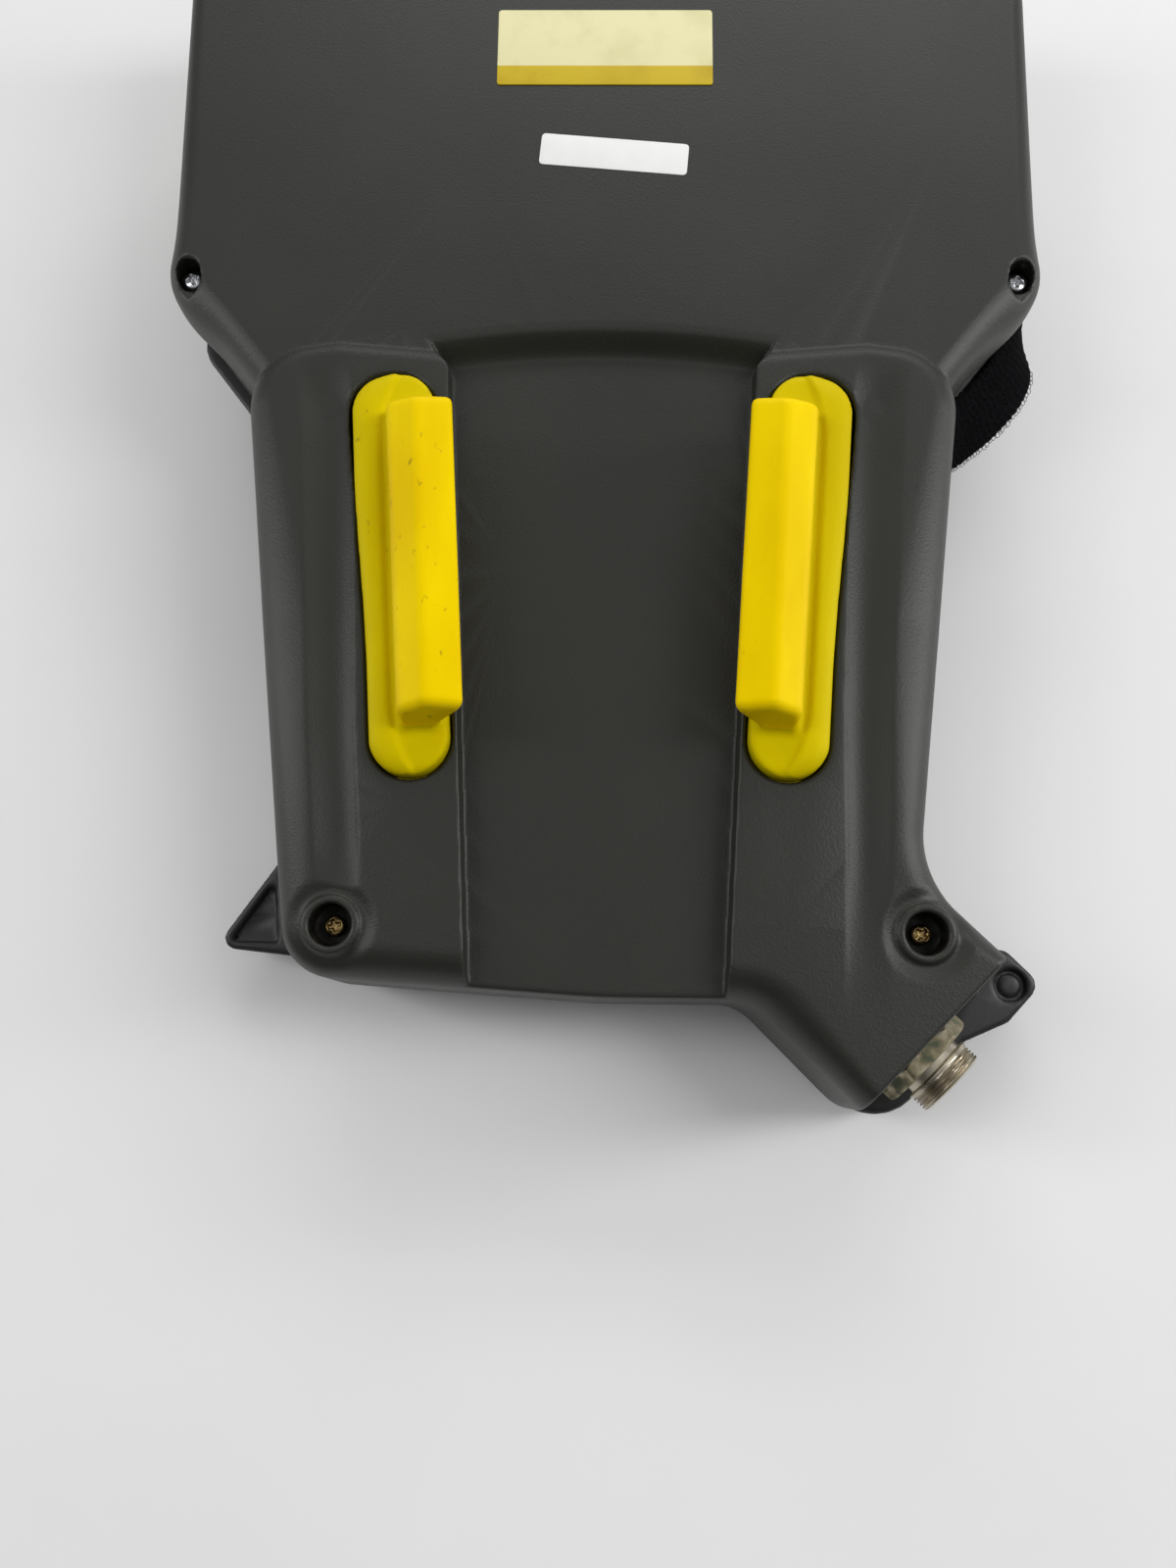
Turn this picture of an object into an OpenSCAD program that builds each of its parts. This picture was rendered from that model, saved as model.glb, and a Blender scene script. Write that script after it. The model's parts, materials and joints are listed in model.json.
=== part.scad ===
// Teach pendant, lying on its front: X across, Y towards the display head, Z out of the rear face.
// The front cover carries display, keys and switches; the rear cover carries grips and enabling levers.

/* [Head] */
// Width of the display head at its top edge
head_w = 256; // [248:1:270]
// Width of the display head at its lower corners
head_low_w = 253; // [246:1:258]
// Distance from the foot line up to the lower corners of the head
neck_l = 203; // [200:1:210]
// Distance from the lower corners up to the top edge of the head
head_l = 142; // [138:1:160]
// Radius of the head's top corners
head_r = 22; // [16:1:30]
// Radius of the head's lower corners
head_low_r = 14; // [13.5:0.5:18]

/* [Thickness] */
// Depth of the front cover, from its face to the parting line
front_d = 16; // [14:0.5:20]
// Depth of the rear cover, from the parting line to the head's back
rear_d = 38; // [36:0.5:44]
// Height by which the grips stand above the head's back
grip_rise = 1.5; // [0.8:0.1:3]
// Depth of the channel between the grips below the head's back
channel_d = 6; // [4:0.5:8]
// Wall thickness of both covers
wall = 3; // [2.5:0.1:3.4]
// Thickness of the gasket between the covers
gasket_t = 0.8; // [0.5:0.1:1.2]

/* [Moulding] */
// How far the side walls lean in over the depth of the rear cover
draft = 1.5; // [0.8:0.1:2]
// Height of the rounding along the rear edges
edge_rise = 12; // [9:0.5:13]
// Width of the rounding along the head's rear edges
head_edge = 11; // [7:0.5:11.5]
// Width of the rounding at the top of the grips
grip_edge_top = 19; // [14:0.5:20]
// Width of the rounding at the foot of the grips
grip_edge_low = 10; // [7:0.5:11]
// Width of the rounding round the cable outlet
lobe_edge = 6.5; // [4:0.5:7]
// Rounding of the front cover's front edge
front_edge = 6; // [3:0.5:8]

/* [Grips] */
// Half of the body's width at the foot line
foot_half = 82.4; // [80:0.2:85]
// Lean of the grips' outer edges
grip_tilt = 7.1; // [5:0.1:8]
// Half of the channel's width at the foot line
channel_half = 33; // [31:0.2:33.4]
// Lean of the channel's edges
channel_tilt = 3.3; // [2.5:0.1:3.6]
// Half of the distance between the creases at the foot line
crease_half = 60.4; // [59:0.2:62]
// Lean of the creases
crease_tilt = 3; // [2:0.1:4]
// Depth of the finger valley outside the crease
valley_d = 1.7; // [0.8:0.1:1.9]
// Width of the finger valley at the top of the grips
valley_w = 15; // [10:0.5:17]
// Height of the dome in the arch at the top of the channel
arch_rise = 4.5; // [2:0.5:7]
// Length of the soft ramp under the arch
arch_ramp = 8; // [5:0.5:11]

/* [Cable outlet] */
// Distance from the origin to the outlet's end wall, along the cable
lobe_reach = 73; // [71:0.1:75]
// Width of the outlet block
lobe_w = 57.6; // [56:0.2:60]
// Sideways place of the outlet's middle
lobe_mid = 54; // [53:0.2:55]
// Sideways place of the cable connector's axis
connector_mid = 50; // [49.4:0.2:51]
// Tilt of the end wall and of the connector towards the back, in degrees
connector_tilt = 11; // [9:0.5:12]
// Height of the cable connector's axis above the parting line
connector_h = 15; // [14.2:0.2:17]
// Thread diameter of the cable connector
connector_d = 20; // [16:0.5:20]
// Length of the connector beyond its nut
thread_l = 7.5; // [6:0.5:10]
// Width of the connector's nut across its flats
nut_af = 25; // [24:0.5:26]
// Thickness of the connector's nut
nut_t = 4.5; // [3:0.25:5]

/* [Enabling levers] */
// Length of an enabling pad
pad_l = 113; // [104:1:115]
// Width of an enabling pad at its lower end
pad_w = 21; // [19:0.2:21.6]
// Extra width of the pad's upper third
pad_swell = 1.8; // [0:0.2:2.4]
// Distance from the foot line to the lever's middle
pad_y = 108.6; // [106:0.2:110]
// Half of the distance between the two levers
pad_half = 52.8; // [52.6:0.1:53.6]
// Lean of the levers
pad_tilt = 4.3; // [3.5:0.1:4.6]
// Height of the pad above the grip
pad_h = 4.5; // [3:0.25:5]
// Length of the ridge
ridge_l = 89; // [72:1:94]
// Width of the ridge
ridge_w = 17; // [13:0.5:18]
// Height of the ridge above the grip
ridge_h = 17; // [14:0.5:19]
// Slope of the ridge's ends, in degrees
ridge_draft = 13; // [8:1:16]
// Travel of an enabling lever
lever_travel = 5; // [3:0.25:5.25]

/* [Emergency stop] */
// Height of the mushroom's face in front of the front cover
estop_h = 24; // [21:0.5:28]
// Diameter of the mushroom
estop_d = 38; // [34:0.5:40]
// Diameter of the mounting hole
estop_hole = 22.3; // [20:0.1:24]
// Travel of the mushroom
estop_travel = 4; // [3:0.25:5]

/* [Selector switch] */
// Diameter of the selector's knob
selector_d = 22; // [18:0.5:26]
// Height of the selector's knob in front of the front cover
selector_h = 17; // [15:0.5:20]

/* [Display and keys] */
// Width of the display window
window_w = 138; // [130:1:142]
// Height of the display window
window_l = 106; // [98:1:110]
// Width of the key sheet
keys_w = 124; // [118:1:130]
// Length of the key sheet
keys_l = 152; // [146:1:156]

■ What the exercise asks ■
Please write out the material word for word from its first line through the line holding "and enabling levers.", including both, and no line past it.

■ Worked answer ■
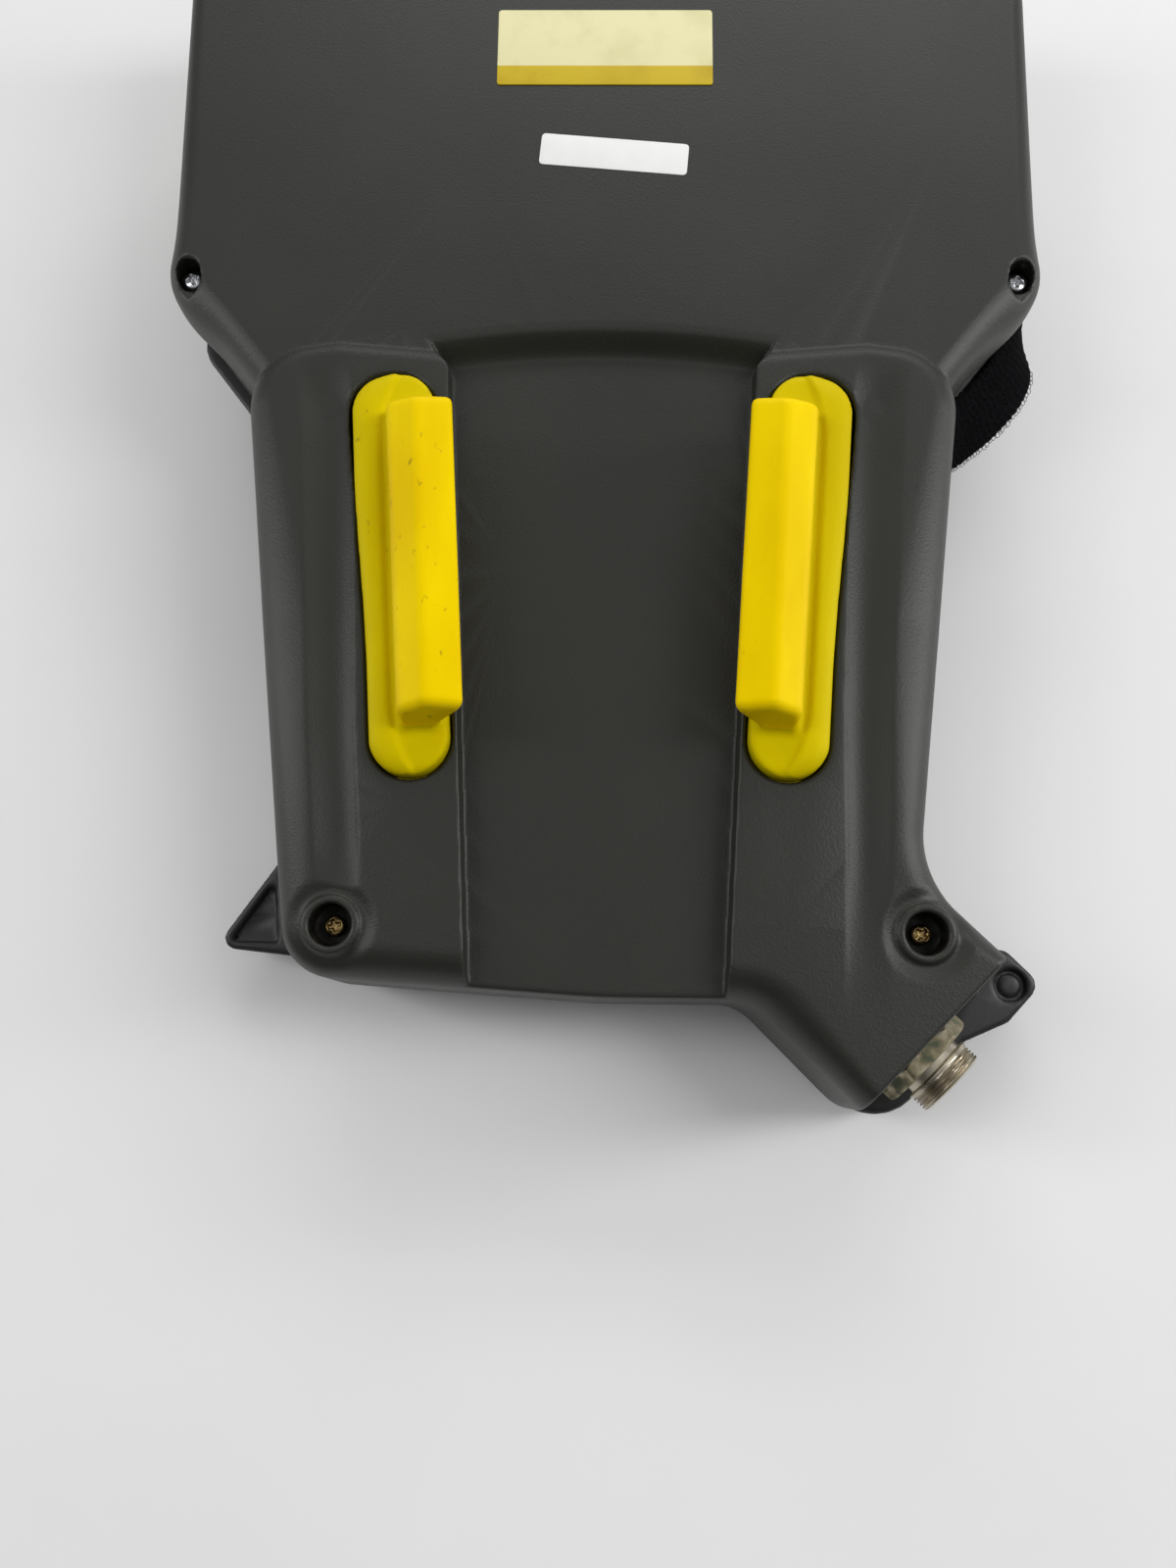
Turn this picture of an object into an OpenSCAD program that builds each of its parts. This picture was rendered from that model, saved as model.glb, and a Blender scene script. Write that script after it. The model's parts, materials and joints are listed in model.json.
=== part.scad ===
// Teach pendant, lying on its front: X across, Y towards the display head, Z out of the rear face.
// The front cover carries display, keys and switches; the rear cover carries grips and enabling levers.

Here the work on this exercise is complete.